Columbia Pictures cancels Soderbergh’s Moneyball

Posted on June 22, 2009
Filed Under Actors, Directors, News

Sometimes things move fast in Hollywood. Actors and directors gets involved and just like that they disappear and get replaced. Sometimes whole movies disappear from the production schedule. Variety reports that “Moneyball,” the Steven Soderbergh-directed Brad Pitt project that was supposed to begin production today(!), has been scrapped.

The move came after Amy Pascal (Columbia Pictures) read a rewrite that Soderbergh did to Steven Zaillian’s script and found it very different from the earlier scripts she championed. Pascal was uncomfortable enough with how the vision had changed that she applied the brakes. The turnaround on “Moneyball” is surprising given that the project had reached the equivalent of third base. It was just 96 hours before the participants were ready to take the field, following three months of prep and with camera tests completed and cast and budget in place.

Soderbergh and Pitt’s CAA reps spent the weekend attempting to get another studio to play ball.

If a new financier doesn’t emerge by today, Columbia will re-examine options that include replacing Soderbergh (and hoping Pitt doesn’t ankle), delaying the film until Pascal and the filmmaker find themselves in sync on the script or pulling the plug.

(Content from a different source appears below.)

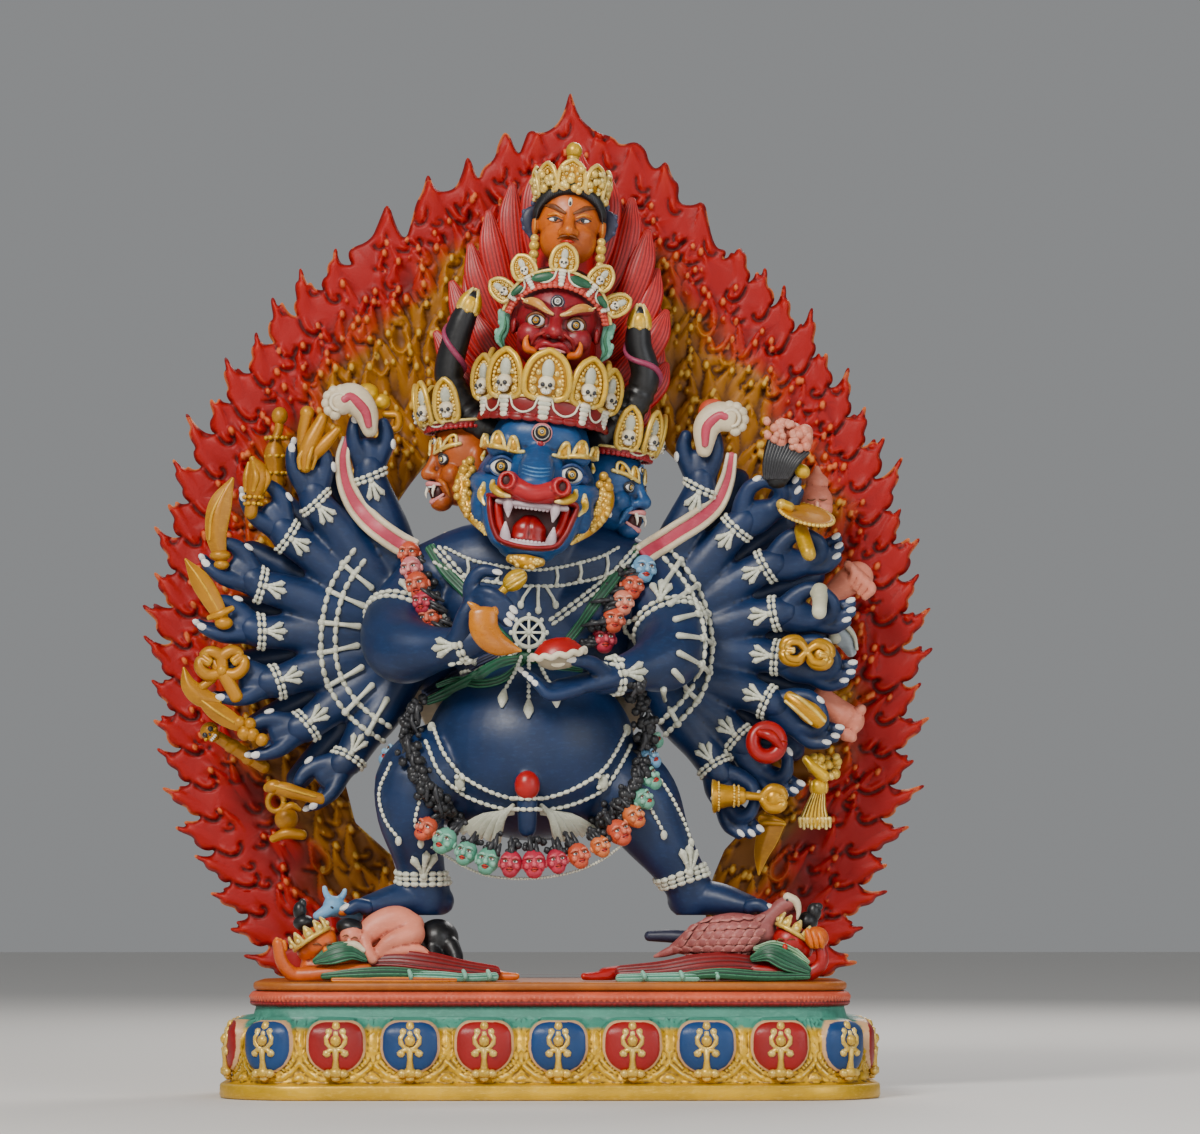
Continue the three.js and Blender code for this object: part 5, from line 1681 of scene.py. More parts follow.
        # wide eyes in darker blue sockets, painted shade, and the scalloped brows
        centre = face.at(side * 25.8, -0.4)
        for x, z, size in ((0, 0.4, (12.0, 3.2, 9.0)), (-9.5, -2.6, (5.2, 2.6, 3.6)),
                (8.5, -2.0, (5.4, 2.6, 4.4))):
            ball(head, "deepBlue", centre + (side * x, 1.2, z), size, 18, 12)
        ball(head, "purple", centre + (side * 0.6, 0.2, -0.8), (9.4, 2.8, 5.7), 18, 12)
        addEye(head, centre - (0, 1.4, 0), 7.2, (side * 0.14, -1, -0.02), lid="deepBlue")
        base = [(10.3, 11.4), (18, 12.2), (26, 13.8), (34, 14.6), (41.5, 16)]
        addBrow(head, face, side, base, [(18.5, 12.4, 22.6, 0.8, 4.4), (30.0, 14.2, 24.0, 1.2, 4.8),
            (40.4, 16.0, 25.4, 1.2, 3.4)])
        sweep(head, "paleGold", face.along(((40.5, 12.4), (41.6, 8.4), (41, 4.8)), 0.8, side), [1, 1.9, 0.7],
            [1, 1.2, 0.6], face=(0, -1, 0), sides=8, steps=7)
        sweep(head, "paleGold", [(side * 17, -64.5, -23.4), (side * 24, -63, -22.2), (side * 30, -58, -17.8),
            (side * 30.8, -57, -13.6)], [1.2, 2.8, 3.4, 1.8], steps=16)
        sweep(head, "paleGold", face.along(((34.6, -31), (37.4, -23), (37.2, -14.6)), 0.6, side),
            [0.9, 3.8, 1.4], [0.9, 1.9, 1.2], face=(0, -1, 0))
        ball(head, "gold", face.at(side * 37.0, -22, 2.2), (1.8, 1, 4.2), 10, 8)
        addBeard(head, [(side * 51, -16, 0), (side * 54, -20, -16), (side * 47, -26, -33),
            (side * 32, -37, -51)], [4.6, 6.4, 5.6, 1.6], dice)
        for x, z, size in ((50, 2.5, 3.6), (54, -5, 4.2), (48, -4, 3.4)):
            ball(head, "gold", (side * x, -21, z), size, 10, 8)
    for z in (-1, -4, -7):  # the wrinkles over the muzzle
        sweep(head, "faceBlue", [face.at(x, z + 0.02 * x * x, 0.2) for x in (-10, -5, 0, 5, 10)], [0.5, 1, 0.5],
            sides=8)
    centre = face.at(0.8, 27.5)
    ball(head, "pink", centre, (7.8, 2.6, 7.8), 24, 12)
    ball(head, "pink", centre - (0, 0, 6.8), (3.4, 2, 4), 12, 8)
    ball(head, "crimson", centre - (0, 1.4, 8), (2.2, 1.4, 2.2), 12, 8)
    addEye(head, centre - (0, 1.4, -0.2), 5.6, (0, -1, 0.1), rim="black")
    sweep(head, "gold", [(-12, -54, -68.5), (0, -60, -70), (12, -54, -68.5)], [3.2, 5.6, 3.2], [2.6, 3.2, 2.6],
        face=(0, -1, 0), steps=14)
    for _ in range(30):
        x = dice.uniform(-12, 12)
        z = -67 - dice.random() * (8.5 - 0.045 * x * x)
        ball(head, "gold", (x, -61 + 0.02 * x * x, z), 1.4 + 0.8 * dice.random(), 8, 6)
    leaves = [(0, 33, 36, True), (-38, 27, 35, True), (38, 27, 35, True), (-70, 25, 32, True),
        (70, 25, 32, True)]
    addCrown(head, ringCrown(46, 42, 38), 100, leaves, lambda degrees: 16.5 - 4 * (degrees / 90) ** 2, 17)
    for degrees in (-100, 100, -125, 125, 155, -155, 180):
        a = math.radians(degrees - 90)
        high = 34 if abs(degrees) < 110 else 28
        crownLeaf(head, spotFacing((40 * math.cos(a), 36 * math.sin(a), 56), (math.cos(a), math.sin(a), -0.1)),
            22, high, skull=False)
    ball(head, "black", (0, 2, 46), (42, 38, 16), 24, 14)
    form.join(head, Spot(mainHead["place"], turnMatrix(y=mainHead["roll"])))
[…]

Columbia’s move to scrap a Pitt pic is ironic. Pitt dropped out of “State of Play” just before that picture was to begin production, when he read the studio-approved shooting script that veered too far from the draft that prompted him to sign on. It is unusual to see a studio step off a film to which a superstar like Pitt is firmly committed.

This almost smells like… childish revenge?

“Moneyball” is based on the bestselling Michael Lewis book about Billy Beane (Pitt), the former player who resurfaced as the Oakland A’s general manager and found success fielding competitive teams for low cost.